## Start INFORMATION SHOWN

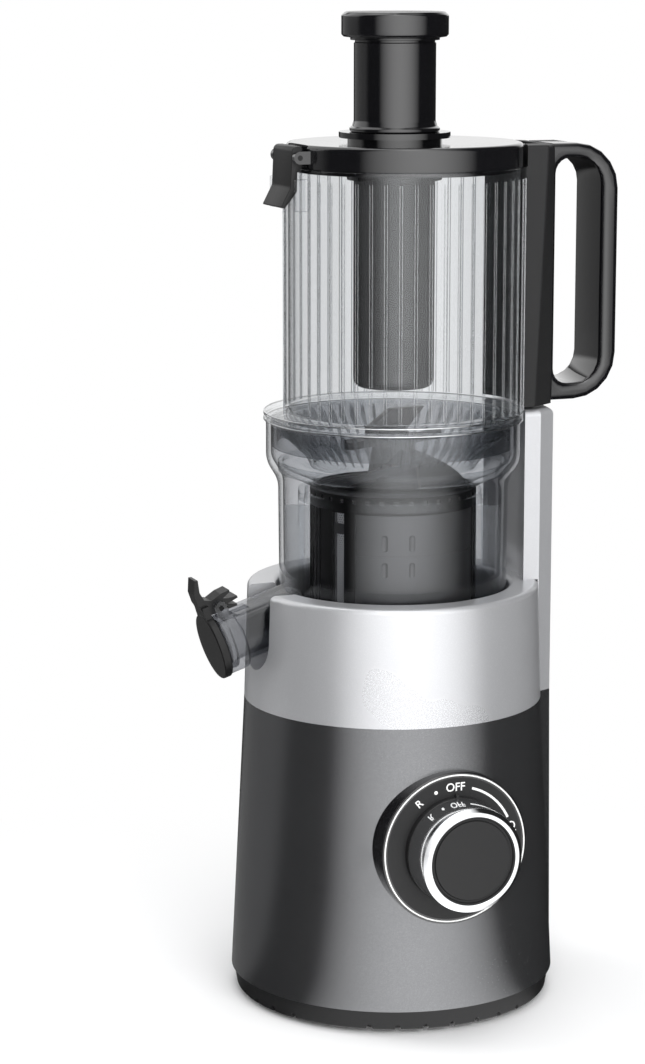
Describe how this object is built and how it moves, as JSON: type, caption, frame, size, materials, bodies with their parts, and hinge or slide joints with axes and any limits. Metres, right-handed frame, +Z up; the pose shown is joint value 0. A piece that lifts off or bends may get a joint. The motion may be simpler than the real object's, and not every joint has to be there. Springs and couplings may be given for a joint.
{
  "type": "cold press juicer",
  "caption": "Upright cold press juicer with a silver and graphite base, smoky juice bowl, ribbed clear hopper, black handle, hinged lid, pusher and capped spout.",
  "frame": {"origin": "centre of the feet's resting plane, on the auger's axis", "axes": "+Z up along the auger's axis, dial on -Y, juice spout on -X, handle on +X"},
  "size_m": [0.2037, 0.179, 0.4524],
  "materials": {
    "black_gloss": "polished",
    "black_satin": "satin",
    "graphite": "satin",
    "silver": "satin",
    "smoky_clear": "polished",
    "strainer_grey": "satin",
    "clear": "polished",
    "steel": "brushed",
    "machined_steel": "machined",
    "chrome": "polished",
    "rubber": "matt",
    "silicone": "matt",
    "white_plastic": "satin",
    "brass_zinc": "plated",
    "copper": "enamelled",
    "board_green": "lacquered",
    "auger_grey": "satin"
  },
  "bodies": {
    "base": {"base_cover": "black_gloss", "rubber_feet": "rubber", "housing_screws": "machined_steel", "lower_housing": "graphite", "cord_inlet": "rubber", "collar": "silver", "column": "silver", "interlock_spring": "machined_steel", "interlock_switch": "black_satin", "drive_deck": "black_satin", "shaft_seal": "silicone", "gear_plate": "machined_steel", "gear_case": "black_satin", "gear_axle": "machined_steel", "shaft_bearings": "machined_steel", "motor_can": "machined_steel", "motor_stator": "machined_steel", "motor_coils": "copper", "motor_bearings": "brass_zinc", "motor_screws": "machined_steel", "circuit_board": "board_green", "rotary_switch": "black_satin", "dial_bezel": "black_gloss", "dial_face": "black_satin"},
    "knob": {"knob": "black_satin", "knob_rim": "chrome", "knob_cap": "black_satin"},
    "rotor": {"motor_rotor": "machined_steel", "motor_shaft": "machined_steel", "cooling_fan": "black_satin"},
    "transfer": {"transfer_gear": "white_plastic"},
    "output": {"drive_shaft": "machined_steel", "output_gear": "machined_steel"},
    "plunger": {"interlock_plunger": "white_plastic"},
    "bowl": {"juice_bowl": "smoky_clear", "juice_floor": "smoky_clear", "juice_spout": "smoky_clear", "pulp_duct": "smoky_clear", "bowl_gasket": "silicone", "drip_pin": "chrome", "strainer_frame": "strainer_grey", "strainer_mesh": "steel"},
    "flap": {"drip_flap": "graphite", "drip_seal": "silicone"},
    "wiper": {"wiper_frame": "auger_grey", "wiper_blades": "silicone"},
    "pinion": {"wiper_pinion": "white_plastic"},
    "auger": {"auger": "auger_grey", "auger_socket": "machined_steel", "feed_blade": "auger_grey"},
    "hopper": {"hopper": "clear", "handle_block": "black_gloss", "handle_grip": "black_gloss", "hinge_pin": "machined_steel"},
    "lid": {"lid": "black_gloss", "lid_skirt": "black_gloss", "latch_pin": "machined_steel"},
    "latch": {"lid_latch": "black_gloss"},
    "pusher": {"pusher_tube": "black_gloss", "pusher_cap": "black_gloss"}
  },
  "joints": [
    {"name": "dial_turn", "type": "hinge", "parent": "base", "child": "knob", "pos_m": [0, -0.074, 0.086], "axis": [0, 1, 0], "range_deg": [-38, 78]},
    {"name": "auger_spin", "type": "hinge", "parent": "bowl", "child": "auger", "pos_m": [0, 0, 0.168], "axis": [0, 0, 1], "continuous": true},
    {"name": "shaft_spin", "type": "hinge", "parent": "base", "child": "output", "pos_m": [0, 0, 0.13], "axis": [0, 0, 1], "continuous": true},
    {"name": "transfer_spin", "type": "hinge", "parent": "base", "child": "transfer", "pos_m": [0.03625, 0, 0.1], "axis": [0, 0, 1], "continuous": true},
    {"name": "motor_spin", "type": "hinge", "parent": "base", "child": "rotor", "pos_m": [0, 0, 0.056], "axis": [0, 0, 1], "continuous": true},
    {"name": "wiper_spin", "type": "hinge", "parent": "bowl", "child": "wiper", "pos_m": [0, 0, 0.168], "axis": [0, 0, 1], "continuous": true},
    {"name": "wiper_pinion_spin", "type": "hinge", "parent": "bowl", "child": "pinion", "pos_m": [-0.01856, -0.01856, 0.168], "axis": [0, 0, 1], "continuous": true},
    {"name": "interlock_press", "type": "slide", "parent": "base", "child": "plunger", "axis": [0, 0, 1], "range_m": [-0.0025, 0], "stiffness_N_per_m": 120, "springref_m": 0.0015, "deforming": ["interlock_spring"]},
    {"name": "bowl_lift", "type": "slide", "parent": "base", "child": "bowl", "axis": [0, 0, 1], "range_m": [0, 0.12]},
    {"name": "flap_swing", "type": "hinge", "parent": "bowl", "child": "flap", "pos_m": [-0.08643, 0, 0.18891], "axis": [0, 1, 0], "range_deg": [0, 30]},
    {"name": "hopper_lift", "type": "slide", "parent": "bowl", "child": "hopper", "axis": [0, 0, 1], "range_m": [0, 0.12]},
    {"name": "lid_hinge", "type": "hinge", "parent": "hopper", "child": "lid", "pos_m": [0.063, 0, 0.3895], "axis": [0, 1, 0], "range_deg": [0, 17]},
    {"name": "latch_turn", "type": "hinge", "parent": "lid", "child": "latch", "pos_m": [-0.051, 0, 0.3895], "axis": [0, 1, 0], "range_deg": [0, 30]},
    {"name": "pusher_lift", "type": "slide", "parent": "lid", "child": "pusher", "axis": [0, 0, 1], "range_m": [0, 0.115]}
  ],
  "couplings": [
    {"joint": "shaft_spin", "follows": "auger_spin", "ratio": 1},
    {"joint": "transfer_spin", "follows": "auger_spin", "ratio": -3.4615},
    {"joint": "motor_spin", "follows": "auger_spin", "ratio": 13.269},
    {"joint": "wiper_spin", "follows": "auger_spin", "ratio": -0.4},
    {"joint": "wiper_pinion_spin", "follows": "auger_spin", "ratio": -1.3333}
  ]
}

## End INFORMATION SHOWN

§ TASK TO COMPLETE:
Write each line above out exactly.

§ WRITTEN ANSWER:
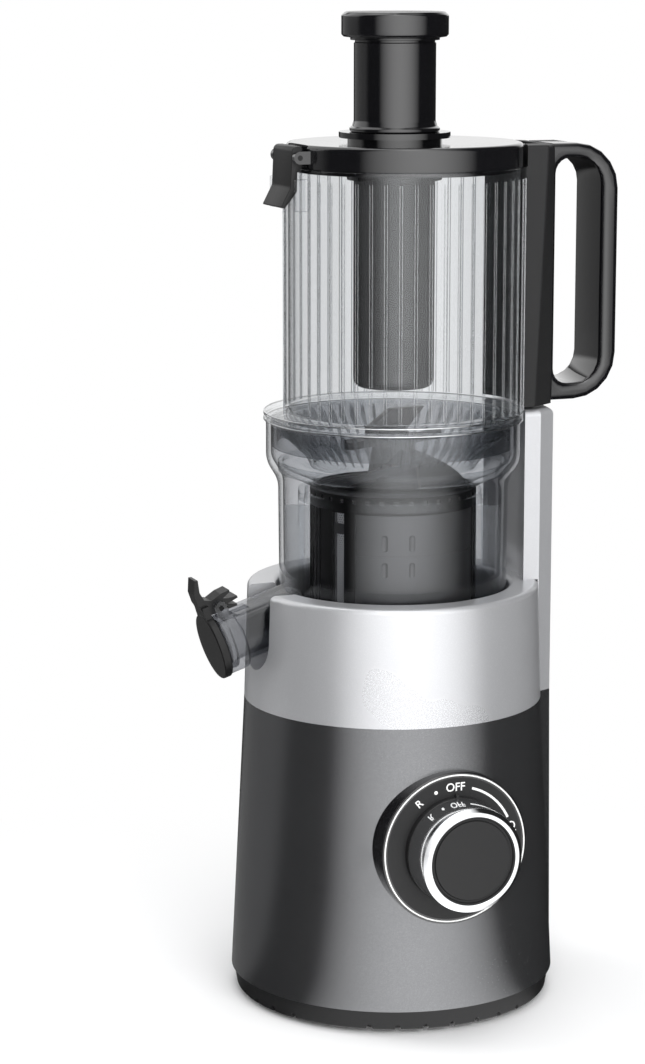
Describe how this object is built and how it moves, as JSON: type, caption, frame, size, materials, bodies with their parts, and hinge or slide joints with axes and any limits. Metres, right-handed frame, +Z up; the pose shown is joint value 0. A piece that lifts off or bends may get a joint. The motion may be simpler than the real object's, and not every joint has to be there. Springs and couplings may be given for a joint.
{
  "type": "cold press juicer",
  "caption": "Upright cold press juicer with a silver and graphite base, smoky juice bowl, ribbed clear hopper, black handle, hinged lid, pusher and capped spout.",
  "frame": {"origin": "centre of the feet's resting plane, on the auger's axis", "axes": "+Z up along the auger's axis, dial on -Y, juice spout on -X, handle on +X"},
  "size_m": [0.2037, 0.179, 0.4524],
  "materials": {
    "black_gloss": "polished",
    "black_satin": "satin",
    "graphite": "satin",
    "silver": "satin",
    "smoky_clear": "polished",
    "strainer_grey": "satin",
    "clear": "polished",
    "steel": "brushed",
    "machined_steel": "machined",
    "chrome": "polished",
    "rubber": "matt",
    "silicone": "matt",
    "white_plastic": "satin",
    "brass_zinc": "plated",
    "copper": "enamelled",
    "board_green": "lacquered",
    "auger_grey": "satin"
  },
  "bodies": {
    "base": {"base_cover": "black_gloss", "rubber_feet": "rubber", "housing_screws": "machined_steel", "lower_housing": "graphite", "cord_inlet": "rubber", "collar": "silver", "column": "silver", "interlock_spring": "machined_steel", "interlock_switch": "black_satin", "drive_deck": "black_satin", "shaft_seal": "silicone", "gear_plate": "machined_steel", "gear_case": "black_satin", "gear_axle": "machined_steel", "shaft_bearings": "machined_steel", "motor_can": "machined_steel", "motor_stator": "machined_steel", "motor_coils": "copper", "motor_bearings": "brass_zinc", "motor_screws": "machined_steel", "circuit_board": "board_green", "rotary_switch": "black_satin", "dial_bezel": "black_gloss", "dial_face": "black_satin"},
    "knob": {"knob": "black_satin", "knob_rim": "chrome", "knob_cap": "black_satin"},
    "rotor": {"motor_rotor": "machined_steel", "motor_shaft": "machined_steel", "cooling_fan": "black_satin"},
    "transfer": {"transfer_gear": "white_plastic"},
    "output": {"drive_shaft": "machined_steel", "output_gear": "machined_steel"},
    "plunger": {"interlock_plunger": "white_plastic"},
    "bowl": {"juice_bowl": "smoky_clear", "juice_floor": "smoky_clear", "juice_spout": "smoky_clear", "pulp_duct": "smoky_clear", "bowl_gasket": "silicone", "drip_pin": "chrome", "strainer_frame": "strainer_grey", "strainer_mesh": "steel"},
    "flap": {"drip_flap": "graphite", "drip_seal": "silicone"},
    "wiper": {"wiper_frame": "auger_grey", "wiper_blades": "silicone"},
    "pinion": {"wiper_pinion": "white_plastic"},
    "auger": {"auger": "auger_grey", "auger_socket": "machined_steel", "feed_blade": "auger_grey"},
    "hopper": {"hopper": "clear", "handle_block": "black_gloss", "handle_grip": "black_gloss", "hinge_pin": "machined_steel"},
    "lid": {"lid": "black_gloss", "lid_skirt": "black_gloss", "latch_pin": "machined_steel"},
    "latch": {"lid_latch": "black_gloss"},
    "pusher": {"pusher_tube": "black_gloss", "pusher_cap": "black_gloss"}
  },
  "joints": [
    {"name": "dial_turn", "type": "hinge", "parent": "base", "child": "knob", "pos_m": [0, -0.074, 0.086], "axis": [0, 1, 0], "range_deg": [-38, 78]},
    {"name": "auger_spin", "type": "hinge", "parent": "bowl", "child": "auger", "pos_m": [0, 0, 0.168], "axis": [0, 0, 1], "continuous": true},
    {"name": "shaft_spin", "type": "hinge", "parent": "base", "child": "output", "pos_m": [0, 0, 0.13], "axis": [0, 0, 1], "continuous": true},
    {"name": "transfer_spin", "type": "hinge", "parent": "base", "child": "transfer", "pos_m": [0.03625, 0, 0.1], "axis": [0, 0, 1], "continuous": true},
    {"name": "motor_spin", "type": "hinge", "parent": "base", "child": "rotor", "pos_m": [0, 0, 0.056], "axis": [0, 0, 1], "continuous": true},
    {"name": "wiper_spin", "type": "hinge", "parent": "bowl", "child": "wiper", "pos_m": [0, 0, 0.168], "axis": [0, 0, 1], "continuous": true},
    {"name": "wiper_pinion_spin", "type": "hinge", "parent": "bowl", "child": "pinion", "pos_m": [-0.01856, -0.01856, 0.168], "axis": [0, 0, 1], "continuous": true},
    {"name": "interlock_press", "type": "slide", "parent": "base", "child": "plunger", "axis": [0, 0, 1], "range_m": [-0.0025, 0], "stiffness_N_per_m": 120, "springref_m": 0.0015, "deforming": ["interlock_spring"]},
    {"name": "bowl_lift", "type": "slide", "parent": "base", "child": "bowl", "axis": [0, 0, 1], "range_m": [0, 0.12]},
    {"name": "flap_swing", "type": "hinge", "parent": "bowl", "child": "flap", "pos_m": [-0.08643, 0, 0.18891], "axis": [0, 1, 0], "range_deg": [0, 30]},
    {"name": "hopper_lift", "type": "slide", "parent": "bowl", "child": "hopper", "axis": [0, 0, 1], "range_m": [0, 0.12]},
    {"name": "lid_hinge", "type": "hinge", "parent": "hopper", "child": "lid", "pos_m": [0.063, 0, 0.3895], "axis": [0, 1, 0], "range_deg": [0, 17]},
    {"name": "latch_turn", "type": "hinge", "parent": "lid", "child": "latch", "pos_m": [-0.051, 0, 0.3895], "axis": [0, 1, 0], "range_deg": [0, 30]},
    {"name": "pusher_lift", "type": "slide", "parent": "lid", "child": "pusher", "axis": [0, 0, 1], "range_m": [0, 0.115]}
  ],
  "couplings": [
    {"joint": "shaft_spin", "follows": "auger_spin", "ratio": 1},
    {"joint": "transfer_spin", "follows": "auger_spin", "ratio": -3.4615},
    {"joint": "motor_spin", "follows": "auger_spin", "ratio": 13.269},
    {"joint": "wiper_spin", "follows": "auger_spin", "ratio": -0.4},
    {"joint": "wiper_pinion_spin", "follows": "auger_spin", "ratio": -1.3333}
  ]
}